La periferia meno nobile dell’industria dei videogame è a qualche decina di metri dalla South Hall del Los Angeles Convention center. Lontano dalle luci stroboscopiche e dagli effetti speciali dell’E3, la fiera più grande del mondo dedicata ai videogiochi che si è conclusa la settimana scorsa in California. Quasi nascoste dagli occhi dei big dell’intrattenimento elettronico. Un paesaggio di banchetti carichi di periferiche, pistole di plastica, sedili gonfiabili a forma di go-kart, insomma accessori di varia natura. «Passiamo per essere dei moderni giocattolai – racconta un produttore taiwanese –. Ma più passa il tempo più tutto il settore assomiglia a un Luna Park». A queste parole Kazuo Hirai il numero uno di Sony Entertainment risponde storcendo il naso. «Macché giocattoli – protesta –. Tecnologie come il 3D integrato con il controller Move richiedono anni di investimenti in ricerca e sviluppo, e anche un sistema complesso di attori per produrre contenuti e di sviluppatori per lavorare sul software, dove tutti devono fare la propria parte».
In effetti, il gaming è un ecosistema che finora ha avuto il merito di portare sul mercato nuove tecnologie, bruciando sul tempo altri comparti dell’elettronica di consumo. Esempi in questo senso non mancano: i videogiochi hanno praticato l’online almeno tredici anni prima della televisione che solo ora sta conducendo prove di interattvità. Grazie a Nintendo Ds la filosofia del touch ha anticipato di un paio di anni il boom di iPhone e affini. Il grande pubblico ha scoperto cosa fossero sensori di movimento, accelerometri e giroscopi grazie alla Wii. E ora la stereoscopia che, pur essendo una tecnologia «antica», ha trovato nelle console e nella capacità di eleborazione dei chip la sorgente ideale per produrre in real time la terza dimensione.

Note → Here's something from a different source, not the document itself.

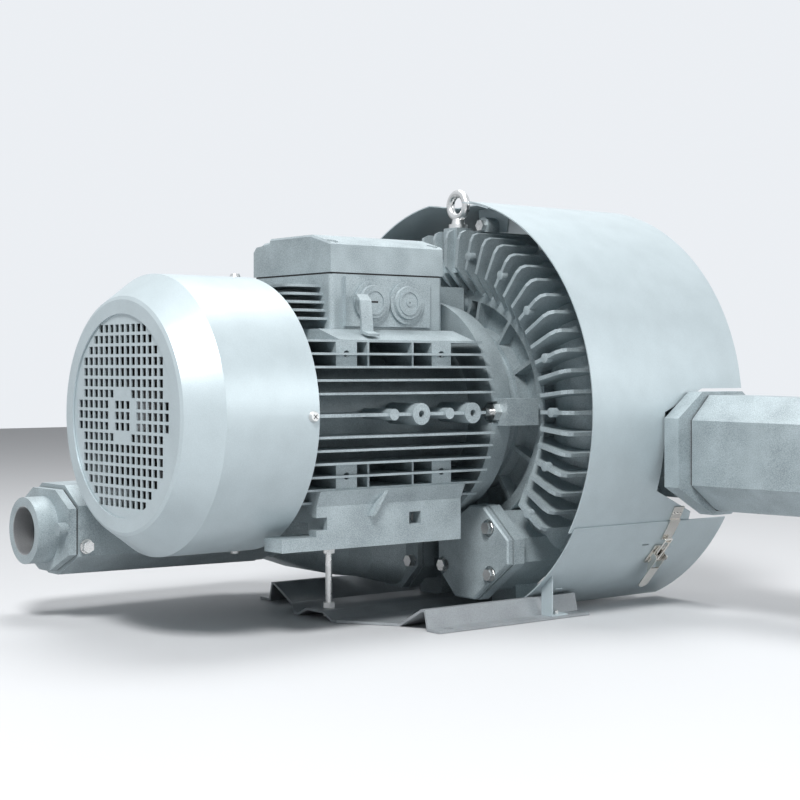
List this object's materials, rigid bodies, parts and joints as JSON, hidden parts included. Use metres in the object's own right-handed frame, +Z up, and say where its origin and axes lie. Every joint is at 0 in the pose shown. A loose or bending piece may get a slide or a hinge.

Insomma, altro che giocattoli. Le console con la scusa del gioco hanno introdotto sensori, interfacce, software, giroscopi, chip grafici: tecnologia a basso costo. Quest’anno poi i tre big dell’E3 hanno spremuto nuovo hardware che promette esperienze di gioco più immersive (3D) e interazioni uomo-macchina ancora più naturali. Kinect, il sensore di Microsoft sulla carta è il più rivoluzionario. Il sistema di gioco sviluppato internamente da Redmond con tecnologia dell’israeliana PrimeSense effettivamente riconosce la voce e il movimento del corpo, promette nuove forme di interazione senza l’intermediazione del controller. Quanto a Nintendo erano quindici anni che cercava di ottenere effetti 3D sulle console portatili. Precisamente da quando nel 1995 fecero flop con Virtual Boy, una macchina da gioco nata con l’ambizione di ricreare attraverso un complesso sistema di specchi oscillanti, e led effetti stereoscopi il 3D. Solo oggi sono riusciti nell’intento, eliminando addirittura gli occhialini. Muovendo una leva l’immagine acquista profondità con un effetto ologramma. Una piccola magia ottenuta evidentemente grazie a sforzi titanici.
Queste tecnologie tra pochi mesi saranno in commercio. Ad attenderle non ci sono solo programmatori più o meno entusiasti. Le associazioni dei consumatori con i coltelli tra i denti si apprestano a valutare l’impatto di questi nuove forme di interattività sulla salute. Ma anche con diverso intento i laboratori e le università. O semplicemente gli hacker che smonteranno pezzo a pezzo questi device per inventare nuovi oggetti in barba alla proprietà intellettuale. I più interessati però sono gli studiosi del rapporto uomo-macchina. L’immersività del 3D e le nuove periferiche di gioco consentono un interazione più naturale con i mondi sintetici spostando più in là i confine della loro materia di studio, abbracciando le categorie proprie della psicologia sociale. «C’è una rivoluzione in atto», commenta Luca Chittaro professore di interazione uomo-macchina dell’Università di Udine. «Fino a qualche anno fa gli studi di questo tipo si ispiravano alla psicologia cognitiva. Si misuravano le performance dell’individuo che usa la macchina. Ora invece si analizzano le reazioni fisiologiche del corpo a questi agenti virtuali. E si osserva che le persone in relazione tra loro e con le macchine hanno comportamenti fisiologici molto simili». In sostanza, percepiamo il virtuale come se fosse reale. Se questo è vero, questi giocattoli potrebbero comprendere come siamo fatti. E potrebbero diventare degli specchi attraverso i quali poterci guardare. I videogiochi hanno poco meno di quarant’anni. Ma la ricerca sembra essere inziata solo ora.